In June, People Before Profit introduced a bill seeking to ban new data centres.“Real climate action can’t happen if we are simultaneously planning to have over half of any increase in renewable energy swallowed up by mega data centres by 2030,” stated TD Brid Smith.

The Social Democrats have also called for an immediate moratorium on the construction of data centres. In the same Dail debate where Ryan spoke of data centres enabling remote working, the Social Democrats climate spokesperson, Jennifer Whitmore, accused the government of “blindly supporting the rapid expansion of the sector, without placing any demands or responsibilities on them”.

Minister Ryan retorted that the government was “not ignoring this issue. It is centre stage in our plans to manage our energy systems”.

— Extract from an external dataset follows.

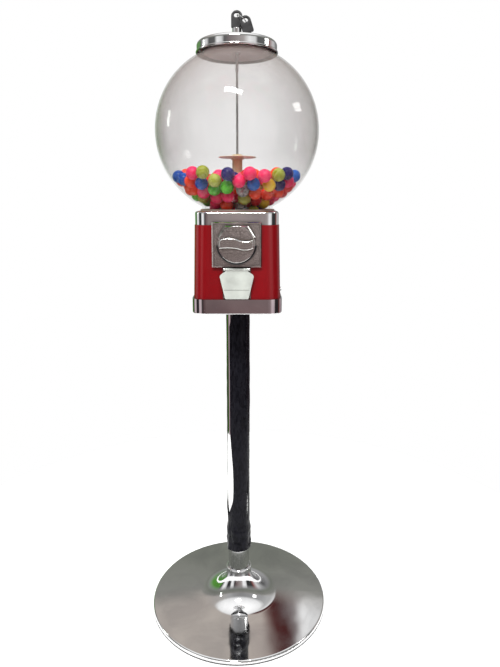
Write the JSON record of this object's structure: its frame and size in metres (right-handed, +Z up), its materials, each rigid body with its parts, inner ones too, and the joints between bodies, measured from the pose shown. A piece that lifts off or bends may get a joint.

So that’s alright then. Except such reassurances may sound a little hollow given Whitmore’s accusation in an article in thejournal.ie that the government “has not carried out even a rudimentary cost-benefit analysis”. She added that “the government’s flippant attitude to this escalating crisis is bizarre and bewildering”.

That could become something of an issue when you consider that, more or less at the same time, Aoife MacEvilly, chairperson of the Commission for Regulation of Utilities (CRU), told an Oireachtas Committee that “electricity demand growth from this sector [data centres] is unlike anything Ireland has seen in the past 100 years”.

She added that data centre demand was “connecting to the grid more quickly and easily than it has proven possible to deliver the supporting transmission and generation infrastructure”. Don’t forget, EirGrid is legally obliged to make connections for data centres, irrespective of where they are and regardless of existing demand for power in the areas where they are located.

Still, if things do go wrong and we find ourselves sitting in the dark, we can comfort ourselves with the knowledge that, according to EirGrid’s Foley, our “strategic development infrastructure” will be able to use its backup generators to ensure someone in Brittany or somewhere else in Europe can watch a funny video about climate change on YouTube.